What Jesus did at the Last Supper is what the priest does in the Mass. What Jesus did the next day, he did alone, and the priest doesn’t do that.

I think I understand what you’re getting at, and if I’m right, then the answer to your question is yes.

Jesus is indivisible, and by virtue of the Hypostatic Union, His resurrected body and His pre-resurrected body exist at once, eternally, and always have. This is revealed in the Transfiguration, wherein the boundaries of time are, for a moment, lessened.

We receive in the Eucharist, Christ, whole and indivisible. This sacrifice that He offers to the Father, He offers always, eternally. So yes, while He walked along the beach in Galilee, He offers this One Sacrifice.

But the sacrifice of the Mass and the sacrifice of the Cross are the same sacrifice.

Garrigou-Lagrange I believe stated something about change being significant in the offering of a sacrifice. So in the Cross the change was abandoning his life in obedience to God, and in the Mass he becomes present to offer his same love under the appearance of bread and wine (the change being before transubstantiation his love wasn’t offered under the appearance of that specific host).

So I suppose the change is what makes the same sacrifice present, otherwise it seems to me the Mass is no different from a Communion service.

A new theory I have is the sacrifice of the Cross is made present at the moment of the resurrection since it involves a significant change in the humanity of Jesus. The Mass is after all the memorial of the death and resurrection of Christ.

I’m a little confused.

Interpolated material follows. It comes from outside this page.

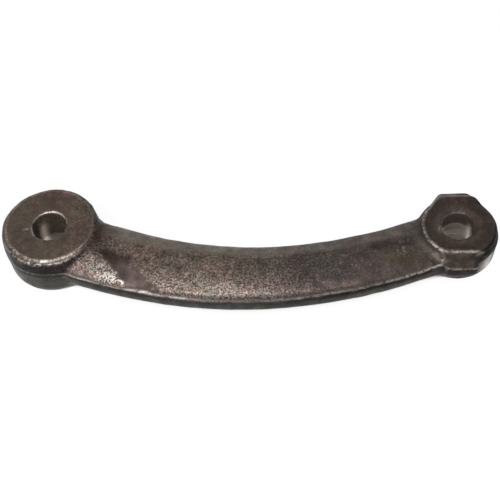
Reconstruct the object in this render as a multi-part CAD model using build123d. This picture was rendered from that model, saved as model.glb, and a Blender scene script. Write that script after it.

Thank God he understands my weakness

CcC 1689 says “In the Eucharist, the Church expresses her efficacious communion with the departed: offering to the Father in the Holy Spirit the sacrifice of the death and resurrection of Christ, she asks to purify his child of his sins and their consequences”. This identifies the resurrection with the sacrifice of the cross. BUt I think I’m wrong above suggesting Jesus eternally re-presents the sacrifice, since then the sacrifice of the Mass would be offered as long as the Eucharist exists, so it wouldn’t make much sense to say “The Mass is ended”. Also I read something by Pere Garrigou-Lagrange that makes my post above not sound right.

You are not wrong since the Mass does indeed take place outside of time. What is “ended” is the celebration for that particular day, to include the Liturgy of the Word, the readings that we have heard. Mass comes from the Latin Missa, which means to be sent forth which is why the priest says, “Go to love and serve the Lord.” After Mass we are sent forth to reflect God’s grace. The Mass is not the end, but the beginning.
The priests of the O.T. stood day after day sacrificing for the forgiveness of sins, but their sacrifices were imperfect. The Sacrifice of the Cross was the one perfect and eternal sacrifice. It cannot be repeated.

I’ll just say it’s a mystery beyond my comprehension. :slight_smile:

:rotfl:

Exactly why I didn’t reply to the OP in the first place. :wink:

-Tim-

Exactly. The mysteries of our Faith are not to be solved, but to be entered into. God is greater than our human understanding.